7. Despite query, learned State Counsel has also not pointed out any reason having been recorded by the learned Magistrate, while granting judicial remand of the petitioner. 8. Taking into account the position as noted in the preceding part of this order but without commenting upon the merits of the case, I am of the considered view that no useful purpose would be served by keeping the petitioner in custody, as the trial is likely to take considerable period of time to conclude. Besides no apprehension has been expressed of the petitioner fleeing and not making herself available to face trial or of tampering with evidence. 9. Accordingly, the petition under Section 439 Cr.P.C. is allowed. Petitioner-Neelam is ordered to be released on regular bail during the pendency of the trial on her furnishing bail bond and surety bond to the satisfaction of the learned trial Court/Chief Judicial Magistrate/Duty Magistrate concerned, provided she is not required in any other case. Petitioner shall also comply with the conditions contained in Section 437(3) Cr.P.C. The petitioner shall also make herself available and be present before the learned trial court on every date.

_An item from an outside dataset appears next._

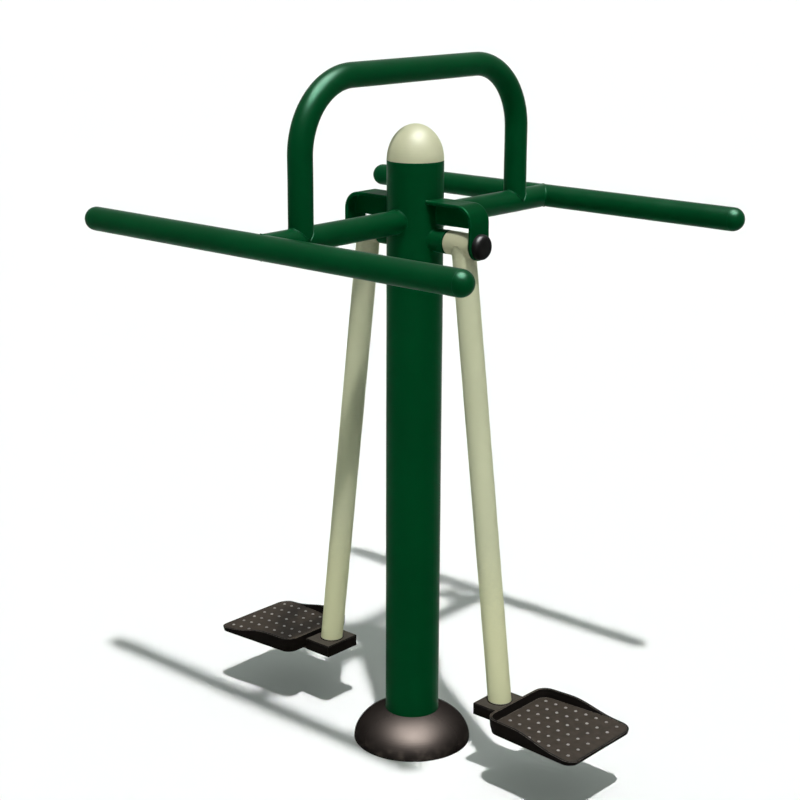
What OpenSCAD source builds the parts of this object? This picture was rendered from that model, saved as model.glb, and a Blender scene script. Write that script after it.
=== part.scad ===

However, nothing stated hereinabove shall be read as an expression of opinion on the merits of the case. 10. Needless to mention, in case the petitioner is involved in any other case during the period while she is on regular bail in the instant case, or does not make herself available to face trial, the prosecution would be at liberty to take out appropriate proceedings for cancellation of bail granted to the petitioner in the instant case. 11. Petition disposed of in the aforementioned terms.